What is Title 42, and what’s next for migrants to the US?

This week marks the end of a coronavirus-related restriction on claiming asylum that has allowed the US to quickly expel migrants at US-Mexico border since 2020.

The rule is known as Title 42, part of an arcane public health law that allows curbs on migration aimed at protecting Americans from disease.

The federal government and US states and cities on the border are trying to prepare for a fresh increase of people coming to the border and seeking permission to stay in the US. Joe Biden has warned the situation will be “chaotic for a while”.

How did Title 42 start?

In March 2020, under Donald Trump, the CDC issued an order limiting migration into the US, saying it was necessary to reduce the spread of Covid.

The order made use of little-used laws dating back more than a century that authorized border officials to immediately remove migrants, including people seeking asylum, overriding their normal rights.

The government argued that areas where migrants were held on the US side of the border after crossing without permission often were not designed to quarantine people or for social distancing. Migrant and human rights advocates condemned Title 42 as a ploy to stop immigration.

The Biden administration continued the policy amid legal battles and criticism from left and right. Liberals say the government is undermining asylum rights and breaking campaign promises about creating a fair and humane system. Rightwingers use inflammatory language about a migrant “invasion” and accuse Joe Biden of running an “open border”.

Title 42 has been used more than 2.8m times since 2020 to expel migrants back across the border. Some people have been exempt, including children traveling alone. But there have been mind-boggling variations in who the law is applied to and how it is enforced, resulting in widespread confusion and, often, chaos at the border.

Why is Title 42 ending?

The Biden administration announced in January it was ending the declared national emergencies linked to the coronavirus. That also spelled the end of using Title 42 to deal with immigration. Thursday was set as the end of the official emergency and the last day Title 42 was expected to be used.

The CDC announced in April 2022 that the rule was no longer needed because Covid vaccines and treatments were widespread. But Republican-leaning states sued to keep it in place. The Biden administration said it wanted to end Title 42 – but in fact tightened restrictions further.

What happens next?

Starting on 12 May, asylum seekers will be allowed to request asylum again at the border and will be interviewed by immigration officers. Those who are found to have a “credible fear” of being persecuted in their home countries can stay in the US and go through the immigration court system until a final determination is made.

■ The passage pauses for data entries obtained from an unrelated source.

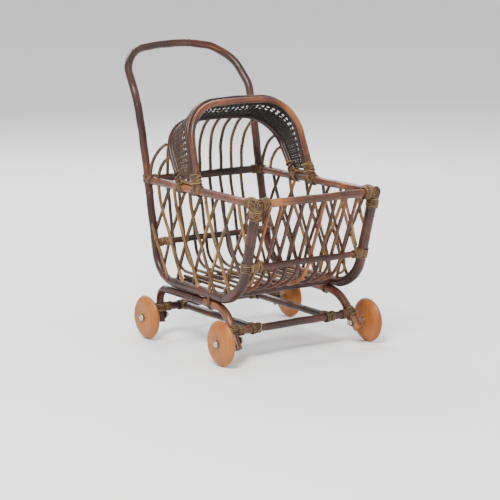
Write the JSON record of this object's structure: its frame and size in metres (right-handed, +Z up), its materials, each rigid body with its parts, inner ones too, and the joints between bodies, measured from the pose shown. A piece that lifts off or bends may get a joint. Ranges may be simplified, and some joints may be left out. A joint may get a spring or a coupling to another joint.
{
  "type": "doll stroller",
  "caption": "Rattan doll stroller: an open cane basket with a woven hood band, a bent push handle and a chassis of bent arches on turned wooden wheels.",
  "frame": {"origin": "on the ground, in the middle of the outer box", "axes": "+X across the stroller, -Y to the front, +Y to the handle, +Z up"},
  "size_m": [0.3478, 0.4786, 0.5278],
  "materials": {
    "dark_cane": "varnished rattan pole, dark red-brown",
    "red_cane": "varnished rattan pole, red-brown",
    "gold_cane": "varnished thin cane, golden olive-brown",
    "binding_cane": "flat cane windings, tan, satin",
    "wheel_wood": "turned wood, clear lacquer",
    "bolt_steel": "satin, slightly bronzed"
  },
  "bodies": {
    "stroller_frame": {"push_handle": "dark_cane", "side_frame_left": "dark_cane", "side_frame_right": "dark_cane", "rim_left": "red_cane", "rim_right": "red_cane", "rim_front": "red_cane", "rim_rear": "dark_cane", "rim_doubler_left": "gold_cane", "rim_doubler_right": "gold_cane", "mid_rail_front": "dark_cane", "mid_rail_rear": "dark_cane", "bottom_rail_front": "dark_cane", "bottom_rail_rear": "dark_cane", "hood_front_hoop": "red_cane", "hood_second_hoop": "dark_cane", "hood_rear_hoop": "dark_cane", "hood_inner_hoop": "dark_cane", "hood_edge_rod": "dark_cane", "hood_band": "gold_cane", "hood_canes": "gold_cane", "side_canes_left_outer": "gold_cane", "side_canes_left_inner": "gold_cane", "side_canes_right_outer": "gold_cane", "side_canes_right_inner": "gold_cane", "front_canes_steep": "red_cane", "front_canes_slanted": "gold_cane", "rear_canes": "gold_cane", "floor_canes": "gold_cane", "arch_front_left": "dark_cane", "arch_rear_left": "dark_cane", "arch_front_right": "dark_cane", "arch_rear_right": "dark_cane", "axle_rod_front": "dark_cane", "axle_rod_rear": "dark_cane", "stretcher_left": "dark_cane", "stretcher_right": "dark_cane", "axle_bolts": "bolt_steel", "axle_nuts": "bolt_steel", "axle_washers": "bolt_steel", "axle_spacers": "bolt_steel", "front_corner_bindings": "binding_cane", "rear_corner_bindings": "binding_cane", "front_hoop_bindings": "binding_cane", "rear_hoop_bindings": "binding_cane", "mid_rail_bindings": "binding_cane", "sill_bindings": "binding_cane", "axle_bindings": "binding_cane", "stretcher_bindings": "binding_cane"},
    "front_left_wheel": {"wheel_front_left": "wheel_wood"},
    "front_right_wheel": {"wheel_front_right": "wheel_wood"},
    "rear_left_wheel": {"wheel_rear_left": "wheel_wood"},
    "rear_right_wheel": {"wheel_rear_right": "wheel_wood"}
  },
  "joints": [
    {"name": "wheel_front_left_spin", "type": "hinge", "parent": "stroller_frame", "child": "front_left_wheel", "pos_m": [-0.1588, -0.16966, 0.04], "axis": [1, 0, 0], "continuous": true},
    {"name": "wheel_front_right_spin", "type": "hinge", "parent": "stroller_frame", "child": "front_right_wheel", "pos_m": [0.1588, -0.16966, 0.04], "axis": [1, 0, 0], "continuous": true},
    {"name": "wheel_rear_left_spin", "type": "hinge", "parent": "stroller_frame", "child": "rear_left_wheel", "pos_m": [-0.1588, 0.07384, 0.04], "axis": [1, 0, 0], "continuous": true},
    {"name": "wheel_rear_right_spin", "type": "hinge", "parent": "stroller_frame", "child": "rear_right_wheel", "pos_m": [0.1588, 0.07384, 0.04], "axis": [1, 0, 0], "continuous": true}
  ]
}
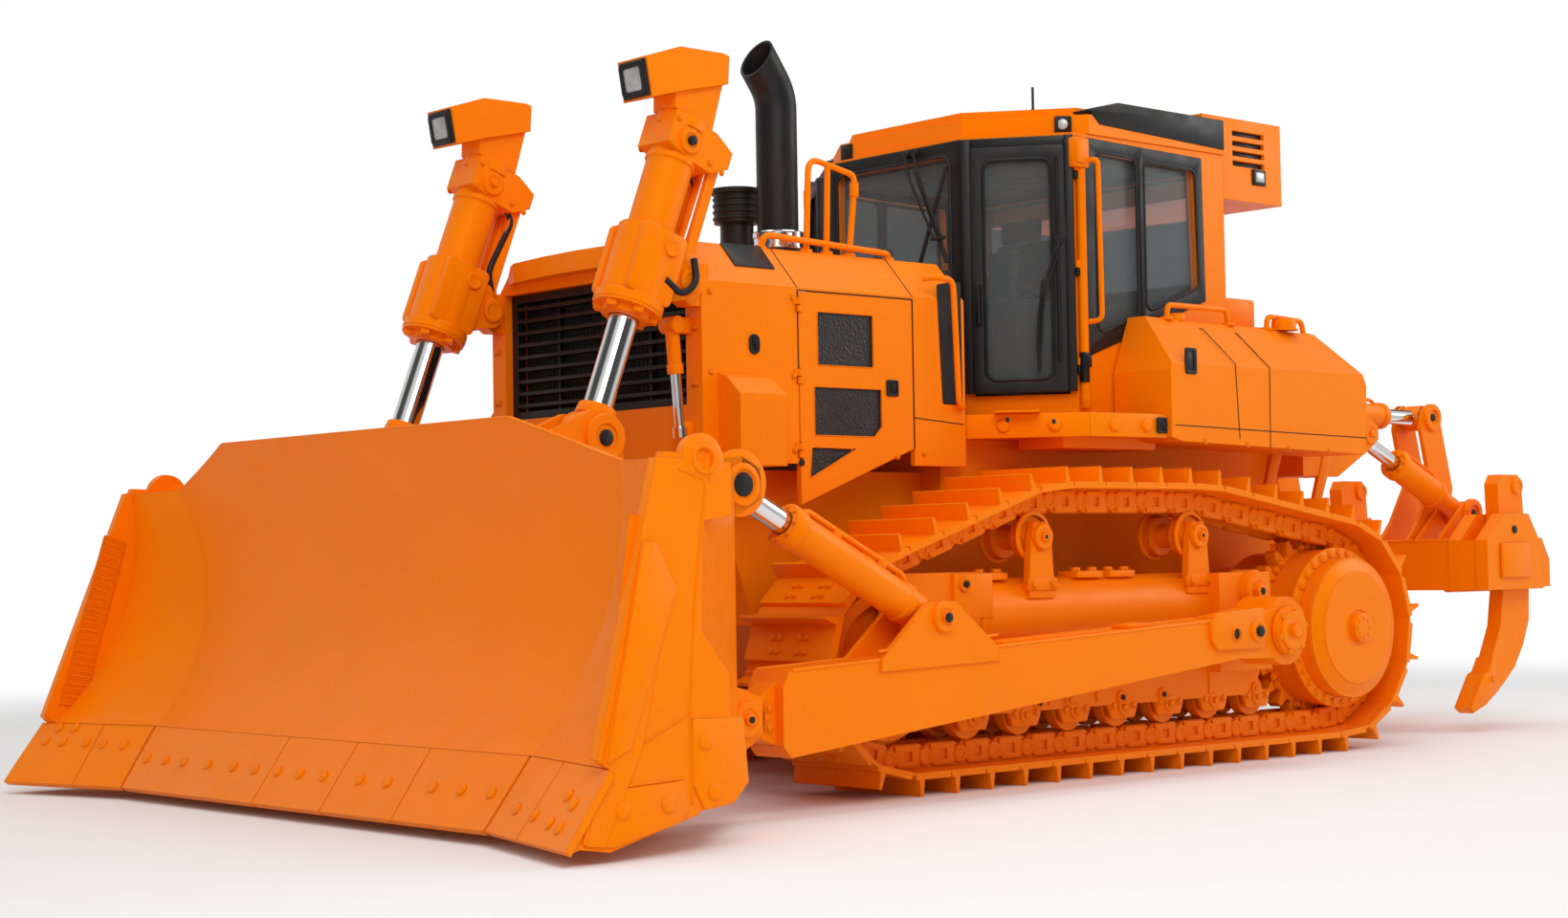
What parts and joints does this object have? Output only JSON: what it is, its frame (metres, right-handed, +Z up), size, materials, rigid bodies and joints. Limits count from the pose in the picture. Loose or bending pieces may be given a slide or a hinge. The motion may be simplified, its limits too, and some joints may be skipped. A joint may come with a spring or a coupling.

That can take years. While some people are detained while their asylum process plays out, the vast majority are freed into the US with notices to report to the authorities or court.

Already some locations along the 2,000-mile-long US-Mexico border are seeing greater numbers of migrants than last winter. The US border patrol chief, Raul Ortiz, said on Twitter on Monday that his agents had stopped about 8,800 migrants a day over a three-day period crossing the border without permission. That was up from about 5,200 a day in March and at a pace to exceed the December tally, the highest month on record. But being able to request asylum will not necessarily mean a higher chance of being allowed to stay in the US and go through the court system than before – and could mean a lower chance.

Does the US have a plan?

Biden administration officials say yes, critics say no.

The federal government has said that it has spent more than a year getting ready for the end of Title 42. It expects more migrants will be crossing initially. Tens of thousands of people have been stuck on the Mexican side of the border after making their way, often in treacherous overland journeys through Central America, towards the US, only to be denied the right to ask for asylum or being expelled after crossing unlawfully.

There have been bursts of chaos and violence in the last two years when people, desperate for a way forward and often destitute by the time they cross the border after harrowing journeys and long waits in Mexico, cross without permission because official ports of entry have been all but closed.

The Biden administration’s strategy has relied on two approaches: providing more – but still limited – legal pathways for migrants to get to the US without just turning up at the border. And toughening border security to try to stop irregular crossings.

And in a new crackdown, Biden is adopting a rule that would generally deny asylum to migrants who first travel through another country before arriving at the border with Mexico. It also wants to screen migrants seeking asylum much more quickly and deport those deemed not qualified – then deny re-entry for five years.

Civil rights groups have condemned Biden’s hardening of policies, comparing it to actions taken by Trump.